* BEGIN DATA SECTION *

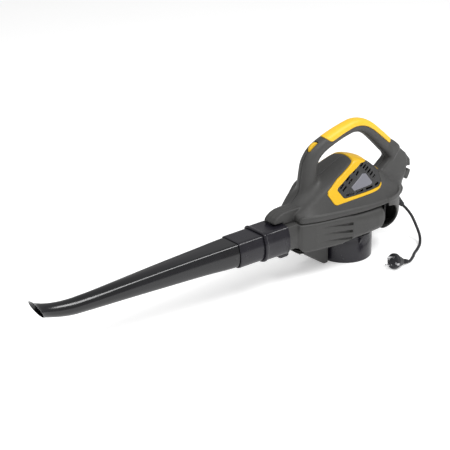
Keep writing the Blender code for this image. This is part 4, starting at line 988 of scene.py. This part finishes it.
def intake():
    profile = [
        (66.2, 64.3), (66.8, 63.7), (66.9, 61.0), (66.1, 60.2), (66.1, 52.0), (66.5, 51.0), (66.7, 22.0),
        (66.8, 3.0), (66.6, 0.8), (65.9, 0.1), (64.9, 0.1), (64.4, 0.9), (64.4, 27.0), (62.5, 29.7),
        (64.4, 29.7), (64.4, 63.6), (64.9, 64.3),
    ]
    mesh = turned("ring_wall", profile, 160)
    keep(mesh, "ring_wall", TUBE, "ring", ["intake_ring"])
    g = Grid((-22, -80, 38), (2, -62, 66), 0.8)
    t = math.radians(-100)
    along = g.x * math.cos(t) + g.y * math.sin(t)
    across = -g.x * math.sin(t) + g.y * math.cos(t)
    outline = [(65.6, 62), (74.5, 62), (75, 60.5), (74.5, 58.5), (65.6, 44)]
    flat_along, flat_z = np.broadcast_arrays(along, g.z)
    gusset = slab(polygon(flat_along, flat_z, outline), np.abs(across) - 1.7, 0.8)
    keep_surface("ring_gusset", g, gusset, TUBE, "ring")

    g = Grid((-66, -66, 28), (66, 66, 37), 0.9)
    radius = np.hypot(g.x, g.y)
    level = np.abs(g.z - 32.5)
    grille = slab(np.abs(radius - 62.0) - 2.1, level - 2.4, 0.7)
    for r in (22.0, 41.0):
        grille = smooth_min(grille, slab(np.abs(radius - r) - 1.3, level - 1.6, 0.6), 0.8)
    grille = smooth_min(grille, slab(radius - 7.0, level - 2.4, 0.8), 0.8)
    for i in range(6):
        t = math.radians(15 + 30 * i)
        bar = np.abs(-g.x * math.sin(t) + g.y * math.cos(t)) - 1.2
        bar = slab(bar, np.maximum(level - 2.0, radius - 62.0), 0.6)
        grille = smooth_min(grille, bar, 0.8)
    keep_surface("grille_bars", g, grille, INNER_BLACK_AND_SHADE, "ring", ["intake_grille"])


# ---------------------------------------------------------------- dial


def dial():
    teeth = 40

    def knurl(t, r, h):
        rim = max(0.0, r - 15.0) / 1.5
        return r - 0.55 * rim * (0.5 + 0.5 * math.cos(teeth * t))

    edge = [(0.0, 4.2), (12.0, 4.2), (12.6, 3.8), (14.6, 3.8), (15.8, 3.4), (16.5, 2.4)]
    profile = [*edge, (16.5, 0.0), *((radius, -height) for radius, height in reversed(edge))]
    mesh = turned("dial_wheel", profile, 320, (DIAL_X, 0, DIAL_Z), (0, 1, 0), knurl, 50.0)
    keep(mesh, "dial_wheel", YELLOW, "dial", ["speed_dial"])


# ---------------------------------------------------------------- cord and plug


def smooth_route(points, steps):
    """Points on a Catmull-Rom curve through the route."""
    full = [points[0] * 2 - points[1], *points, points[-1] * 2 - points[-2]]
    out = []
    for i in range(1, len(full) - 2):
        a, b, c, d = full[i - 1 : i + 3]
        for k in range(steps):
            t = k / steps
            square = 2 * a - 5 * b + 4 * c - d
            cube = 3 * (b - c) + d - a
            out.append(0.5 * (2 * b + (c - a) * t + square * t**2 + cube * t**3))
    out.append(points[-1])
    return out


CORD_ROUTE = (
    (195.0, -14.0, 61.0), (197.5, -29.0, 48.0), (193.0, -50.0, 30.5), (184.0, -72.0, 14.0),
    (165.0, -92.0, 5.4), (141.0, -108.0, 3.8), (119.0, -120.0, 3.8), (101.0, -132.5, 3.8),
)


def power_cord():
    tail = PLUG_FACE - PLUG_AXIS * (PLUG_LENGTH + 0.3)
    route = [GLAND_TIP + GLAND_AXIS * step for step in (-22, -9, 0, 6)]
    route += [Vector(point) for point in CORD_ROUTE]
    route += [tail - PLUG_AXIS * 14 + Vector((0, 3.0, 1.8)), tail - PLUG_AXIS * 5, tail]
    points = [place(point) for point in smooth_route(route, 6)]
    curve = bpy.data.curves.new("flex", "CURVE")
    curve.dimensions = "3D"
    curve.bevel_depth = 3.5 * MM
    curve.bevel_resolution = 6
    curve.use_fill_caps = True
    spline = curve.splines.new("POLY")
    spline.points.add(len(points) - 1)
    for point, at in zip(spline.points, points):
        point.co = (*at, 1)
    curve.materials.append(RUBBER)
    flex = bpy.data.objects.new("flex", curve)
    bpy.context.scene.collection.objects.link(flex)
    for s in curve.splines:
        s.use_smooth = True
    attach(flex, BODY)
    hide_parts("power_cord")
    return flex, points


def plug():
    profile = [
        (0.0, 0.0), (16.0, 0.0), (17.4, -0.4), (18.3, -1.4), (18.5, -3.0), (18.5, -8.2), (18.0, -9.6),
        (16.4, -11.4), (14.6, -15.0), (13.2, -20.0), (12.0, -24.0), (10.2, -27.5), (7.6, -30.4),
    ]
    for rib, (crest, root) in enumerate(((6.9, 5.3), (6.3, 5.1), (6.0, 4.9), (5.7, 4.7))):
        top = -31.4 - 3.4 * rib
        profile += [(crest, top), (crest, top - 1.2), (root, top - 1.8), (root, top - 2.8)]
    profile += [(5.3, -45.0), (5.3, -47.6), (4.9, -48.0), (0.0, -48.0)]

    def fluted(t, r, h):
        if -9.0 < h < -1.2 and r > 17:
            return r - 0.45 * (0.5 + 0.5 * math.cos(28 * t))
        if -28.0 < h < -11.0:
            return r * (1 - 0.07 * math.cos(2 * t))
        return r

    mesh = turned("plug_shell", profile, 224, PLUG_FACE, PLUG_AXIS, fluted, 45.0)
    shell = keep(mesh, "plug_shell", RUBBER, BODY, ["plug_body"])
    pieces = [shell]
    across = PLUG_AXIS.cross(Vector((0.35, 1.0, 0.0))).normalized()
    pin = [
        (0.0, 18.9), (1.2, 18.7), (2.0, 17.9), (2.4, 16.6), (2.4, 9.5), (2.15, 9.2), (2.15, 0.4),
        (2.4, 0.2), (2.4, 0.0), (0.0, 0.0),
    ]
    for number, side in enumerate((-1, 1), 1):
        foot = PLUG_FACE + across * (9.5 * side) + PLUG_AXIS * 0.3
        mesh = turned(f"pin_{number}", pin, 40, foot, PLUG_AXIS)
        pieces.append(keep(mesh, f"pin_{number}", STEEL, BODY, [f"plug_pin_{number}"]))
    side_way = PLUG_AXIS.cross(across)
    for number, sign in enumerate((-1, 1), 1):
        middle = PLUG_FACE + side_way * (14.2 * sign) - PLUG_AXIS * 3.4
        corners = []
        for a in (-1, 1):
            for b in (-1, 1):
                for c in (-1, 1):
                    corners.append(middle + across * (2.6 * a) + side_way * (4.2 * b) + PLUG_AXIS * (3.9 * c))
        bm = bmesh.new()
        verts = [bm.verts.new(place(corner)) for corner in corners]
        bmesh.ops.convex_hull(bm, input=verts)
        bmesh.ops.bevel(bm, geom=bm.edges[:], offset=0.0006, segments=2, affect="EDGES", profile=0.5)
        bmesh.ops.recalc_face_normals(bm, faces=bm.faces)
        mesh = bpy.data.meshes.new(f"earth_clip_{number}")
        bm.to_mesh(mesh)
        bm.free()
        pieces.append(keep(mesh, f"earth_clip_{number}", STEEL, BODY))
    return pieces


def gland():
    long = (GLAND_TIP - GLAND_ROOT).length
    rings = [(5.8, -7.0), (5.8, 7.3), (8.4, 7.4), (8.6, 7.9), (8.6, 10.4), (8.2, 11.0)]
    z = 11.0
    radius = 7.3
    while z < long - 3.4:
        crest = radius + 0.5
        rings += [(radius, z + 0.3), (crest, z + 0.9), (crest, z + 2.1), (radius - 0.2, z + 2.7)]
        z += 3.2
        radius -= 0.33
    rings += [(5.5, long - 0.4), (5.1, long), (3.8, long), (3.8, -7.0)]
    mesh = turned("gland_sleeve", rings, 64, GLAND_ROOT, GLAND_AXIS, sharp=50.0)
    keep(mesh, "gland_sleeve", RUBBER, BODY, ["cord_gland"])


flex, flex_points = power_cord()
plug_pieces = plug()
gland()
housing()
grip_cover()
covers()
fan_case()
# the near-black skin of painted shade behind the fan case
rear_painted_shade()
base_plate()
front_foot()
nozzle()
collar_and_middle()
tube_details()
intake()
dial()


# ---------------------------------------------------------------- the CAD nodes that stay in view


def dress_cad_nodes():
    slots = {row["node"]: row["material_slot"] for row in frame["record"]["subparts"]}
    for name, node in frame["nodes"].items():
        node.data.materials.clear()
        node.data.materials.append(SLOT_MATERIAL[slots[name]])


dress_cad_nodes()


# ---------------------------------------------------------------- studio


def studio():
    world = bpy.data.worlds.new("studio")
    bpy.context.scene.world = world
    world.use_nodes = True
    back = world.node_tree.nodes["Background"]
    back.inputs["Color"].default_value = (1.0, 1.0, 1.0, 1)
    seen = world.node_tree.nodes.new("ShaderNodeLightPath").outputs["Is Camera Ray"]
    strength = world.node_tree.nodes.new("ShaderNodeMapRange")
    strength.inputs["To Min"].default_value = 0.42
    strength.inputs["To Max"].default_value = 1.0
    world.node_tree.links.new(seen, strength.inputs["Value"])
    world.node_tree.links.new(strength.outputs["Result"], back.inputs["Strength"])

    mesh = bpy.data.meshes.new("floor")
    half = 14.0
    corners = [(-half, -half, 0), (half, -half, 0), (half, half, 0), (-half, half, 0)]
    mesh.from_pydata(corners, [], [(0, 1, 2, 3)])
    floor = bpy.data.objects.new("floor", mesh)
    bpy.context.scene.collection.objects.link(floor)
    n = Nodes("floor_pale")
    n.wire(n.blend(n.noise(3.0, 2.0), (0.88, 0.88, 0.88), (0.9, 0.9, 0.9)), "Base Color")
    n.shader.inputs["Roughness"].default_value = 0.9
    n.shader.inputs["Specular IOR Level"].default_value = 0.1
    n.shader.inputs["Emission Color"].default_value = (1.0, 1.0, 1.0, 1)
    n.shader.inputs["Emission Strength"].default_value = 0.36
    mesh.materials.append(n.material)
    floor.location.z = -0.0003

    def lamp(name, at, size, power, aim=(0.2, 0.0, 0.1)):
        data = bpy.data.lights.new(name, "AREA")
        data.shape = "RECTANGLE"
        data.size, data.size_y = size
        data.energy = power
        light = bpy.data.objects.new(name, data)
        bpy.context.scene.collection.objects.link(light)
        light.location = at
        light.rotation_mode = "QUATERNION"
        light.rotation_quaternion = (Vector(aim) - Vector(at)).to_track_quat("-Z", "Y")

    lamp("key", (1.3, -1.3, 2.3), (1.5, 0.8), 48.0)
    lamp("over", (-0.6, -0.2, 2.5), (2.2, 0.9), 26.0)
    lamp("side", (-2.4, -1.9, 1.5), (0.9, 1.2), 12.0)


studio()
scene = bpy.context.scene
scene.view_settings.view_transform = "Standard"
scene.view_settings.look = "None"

* END DATA SECTION *

EXERCISE DESCRIPTION |
Verbatim output is expected for the lines from the start of the data to the line in which "return r - 0.55" appears, both included.

TASK OUTPUT |
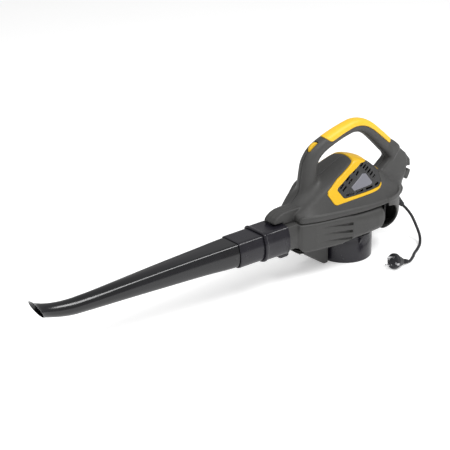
Keep writing the Blender code for this image. This is part 4, starting at line 988 of scene.py. This part finishes it.
def intake():
    profile = [
        (66.2, 64.3), (66.8, 63.7), (66.9, 61.0), (66.1, 60.2), (66.1, 52.0), (66.5, 51.0), (66.7, 22.0),
        (66.8, 3.0), (66.6, 0.8), (65.9, 0.1), (64.9, 0.1), (64.4, 0.9), (64.4, 27.0), (62.5, 29.7),
        (64.4, 29.7), (64.4, 63.6), (64.9, 64.3),
    ]
    mesh = turned("ring_wall", profile, 160)
    keep(mesh, "ring_wall", TUBE, "ring", ["intake_ring"])
    g = Grid((-22, -80, 38), (2, -62, 66), 0.8)
    t = math.radians(-100)
    along = g.x * math.cos(t) + g.y * math.sin(t)
    across = -g.x * math.sin(t) + g.y * math.cos(t)
    outline = [(65.6, 62), (74.5, 62), (75, 60.5), (74.5, 58.5), (65.6, 44)]
    flat_along, flat_z = np.broadcast_arrays(along, g.z)
    gusset = slab(polygon(flat_along, flat_z, outline), np.abs(across) - 1.7, 0.8)
    keep_surface("ring_gusset", g, gusset, TUBE, "ring")

    g = Grid((-66, -66, 28), (66, 66, 37), 0.9)
    radius = np.hypot(g.x, g.y)
    level = np.abs(g.z - 32.5)
    grille = slab(np.abs(radius - 62.0) - 2.1, level - 2.4, 0.7)
    for r in (22.0, 41.0):
        grille = smooth_min(grille, slab(np.abs(radius - r) - 1.3, level - 1.6, 0.6), 0.8)
    grille = smooth_min(grille, slab(radius - 7.0, level - 2.4, 0.8), 0.8)
    for i in range(6):
        t = math.radians(15 + 30 * i)
        bar = np.abs(-g.x * math.sin(t) + g.y * math.cos(t)) - 1.2
        bar = slab(bar, np.maximum(level - 2.0, radius - 62.0), 0.6)
        grille = smooth_min(grille, bar, 0.8)
    keep_surface("grille_bars", g, grille, INNER_BLACK_AND_SHADE, "ring", ["intake_grille"])


# ---------------------------------------------------------------- dial


def dial():
    teeth = 40

    def knurl(t, r, h):
        rim = max(0.0, r - 15.0) / 1.5
        return r - 0.55 * rim * (0.5 + 0.5 * math.cos(teeth * t))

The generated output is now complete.